Everything including physical objects, ideas, and behaviors all have a label. Sometimes more than one. A label is a way of identifying something without having to go into the gory details of explaining it every time. (Like I just did.) I can call something an “apple” and anyone who understand this word knows what I mean. Labels bring efficiency to language. Until it does not.
Framing and metaphors are a couple of the tools behind labels. Through them labels acquire properties which then influence how we think. We can be manipulated by these thoughts simply by others choosing one label or the other. A great experiment has test takers write random number at the top. The larger the number, the better the test takers did on the test. How a question is phrased in a poll skews the responses. When we use metaphors also we constrain our thinking. Using the metaphor of a clockwork universe makes us think of mechanical devices and how everything around us are such devices.
Maybe English is a special case. Between Frisian (the ancestral language that make English belong to the Germanic family) and French from the Norman Invasion, English has multiple words for things. Throw in the Melting Pot that is the United States with making up jargon for everything. This language is an absurd mixture of strange meanings. Certain words like “set” have so many definitions one needs to hear or read it in context to understand it.

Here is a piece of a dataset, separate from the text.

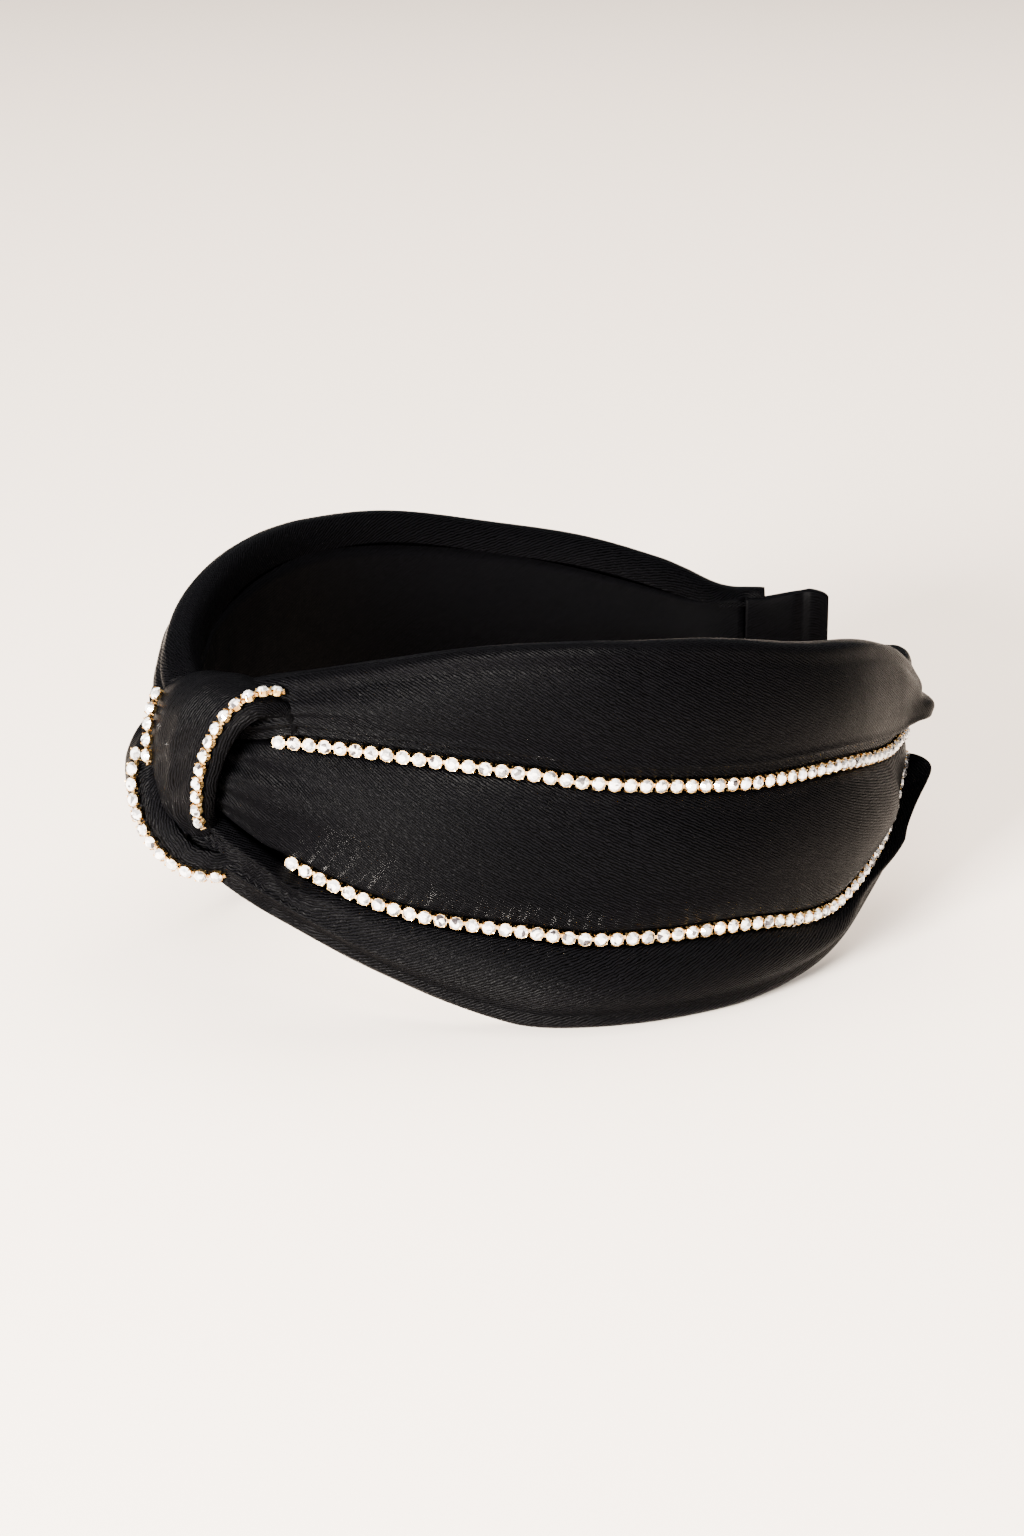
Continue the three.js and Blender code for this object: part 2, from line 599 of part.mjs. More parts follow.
// The knot: the wrap lies over the arms, and the under loop is cut clear of both.
const arms = wasm.Manifold.union(keepOut);
const wrap = mainPiece(toSolid(strapGeometry(wrapTable, 0)).subtract(arms));
const wrapKeepOut = toSolid(strapGeometry(wrapTable, clearance));
const under = mainPiece(toSolid(strapGeometry(underTable, 0)).subtract(arms).subtract(wrapKeepOut));
addPiece("knot_wrap", fromSolid(wrap), satin);
addPiece("knot_under_loop", fromSolid(under), satin);

// Rows of stones along the knot's hems, cut clear of the cloth that lies over them
const rowInset = 0.07; // from a hem to the middle of its row, as a share of the strip's width
const loopInset = 0.2; // the same on the under loop, which has a soft roll beside its row
const cloth = wasm.Manifold.union([arms, wrapKeepOut, toSolid(strapGeometry(underTable, clearance))]);
const knotRows = [
  { name: "knot_right_chain", table: wrapTable, across: 1 - rowInset, from: 0.29, to: 0.9 },
  { name: "knot_left_chain", table: wrapTable, across: rowInset, from: 0.44, to: 0.76 },
  { name: "knot_under_chain", table: underTable, across: 1 - loopInset, from: 0.26, to: 0.92 },
];
knotRows.forEach(({ name, table, across, from, to }) => {
  addPiece(name, fromSolid(mainPiece(stoneRow(table, across, from, to).subtract(cloth))), gilt);
});

// The origin is the middle of the lower side of the whole.
const box = new THREE.Box3().setFromObject(headband);
const centre = box.getCenter(new THREE.Vector3());
headband.position.set(-centre.x, -centre.y, -box.min.z);

export default headband;
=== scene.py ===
import random
from functools import lru_cache
from math import cos, exp, pi, radians, sin, sqrt

import bmesh
import bpy
from mathutils import Matrix, Vector


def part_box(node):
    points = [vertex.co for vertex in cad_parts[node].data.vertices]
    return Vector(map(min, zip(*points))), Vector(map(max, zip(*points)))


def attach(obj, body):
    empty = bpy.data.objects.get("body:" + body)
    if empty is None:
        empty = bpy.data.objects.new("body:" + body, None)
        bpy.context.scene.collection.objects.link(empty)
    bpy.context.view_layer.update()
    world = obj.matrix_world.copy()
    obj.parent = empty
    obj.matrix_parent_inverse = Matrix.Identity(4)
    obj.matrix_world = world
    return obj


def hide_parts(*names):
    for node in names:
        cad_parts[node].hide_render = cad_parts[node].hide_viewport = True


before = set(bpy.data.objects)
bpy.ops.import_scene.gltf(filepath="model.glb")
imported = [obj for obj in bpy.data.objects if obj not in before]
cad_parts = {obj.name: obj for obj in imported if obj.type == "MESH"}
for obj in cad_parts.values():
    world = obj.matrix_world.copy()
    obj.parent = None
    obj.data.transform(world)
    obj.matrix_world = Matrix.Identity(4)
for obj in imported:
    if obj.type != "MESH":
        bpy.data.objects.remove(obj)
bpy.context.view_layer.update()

print("frame loaded")

mm = 0.001

# The two arms, from the middle of the knot (share 0) to the tip (share 1): which way each heads in
# degrees, its edges as shares of the arm's height, its seams as shares from the lower edge to the upper
# one, and how full the panels are. Lengths here and below are in millimetres.
arm = {
    "length": 194, "height": 71, "padding": 4.3, "crown": 3.2, "seamDepth": 1.4,
    "bandThickness": 2.4, "gap": 0.3, "rim": 6.0, "rimAtTip": 3.4, "lowRimAtTip": 7,
    "tabLength": 17, "tabThickness": 3.4, "tabHeight": 22, "tabBottom": 26, "lap": 4, "frontGap": 9,
    "knotSwell": 2.2, "knotSwellEnd": 26, "rounding": 10, "hem": 2.2,
}
armTable = [
    dict(share=0.00, turnR=0, turnL=0, top=0.80, bottom=0.40, upper=0.76, lower=0.50, full=0.75),
    dict(share=0.10, turnR=44, turnL=27, top=0.88, bottom=0.25, upper=0.742, lower=0.29, full=0.85),
    dict(share=0.20, turnR=45, turnL=44, top=0.94, bottom=0.13, upper=0.716, lower=0.233, full=1.0),
    dict(share=0.33, turnR=59, turnL=61, top=0.99, bottom=0.01, upper=0.68, lower=0.262, full=1.0),
    dict(share=0.40, turnR=69, turnL=70, top=1.00, bottom=0.00, upper=0.645, lower=0.24, full=1.0),
    dict(share=0.55, turnR=95, turnL=92, top=0.955, bottom=0.00, upper=0.622, lower=0.232, full=1.0),
    dict(share=0.70, turnR=117, turnL=109, top=0.875, bottom=0.055, upper=0.604, lower=0.145, full=1.0),
    dict(share=0.85, turnR=131, turnL=119, top=0.76, bottom=0.20, upper=0.50, lower=0.15, full=1.25),
    dict(share=0.93, turnR=139, turnL=121, top=0.69, bottom=0.32, upper=0.42, lower=0.27, full=2.2),
    dict(share=1.00, turnR=143, turnL=122, top=0.68, bottom=0.36, upper=0.42, lower=0.30, full=2.2),
]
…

Then we also have LABELS. LABELS are also labels but have the special nature of how we classify other people. They are how we split people up into groupings to say one is not like another. White vs Black. Extrovert vs Introvert. East Coast vs West Coast. Democrat vs Republican. All are arbitrary. Many are misunderstood. They drift into caricature stereotypes causing hurt. This is where our -Isms arise. Nationalism, racism, or sexism would have no place without powerfully overly broad LABELS. As our conversations become more mature, we need more and more LABELS to express the nuances even while others resist change.
We need labels in order to communicate with each other. We just need to recognize their fallibility. And somehow avoid hurting each other while expressing ourselves.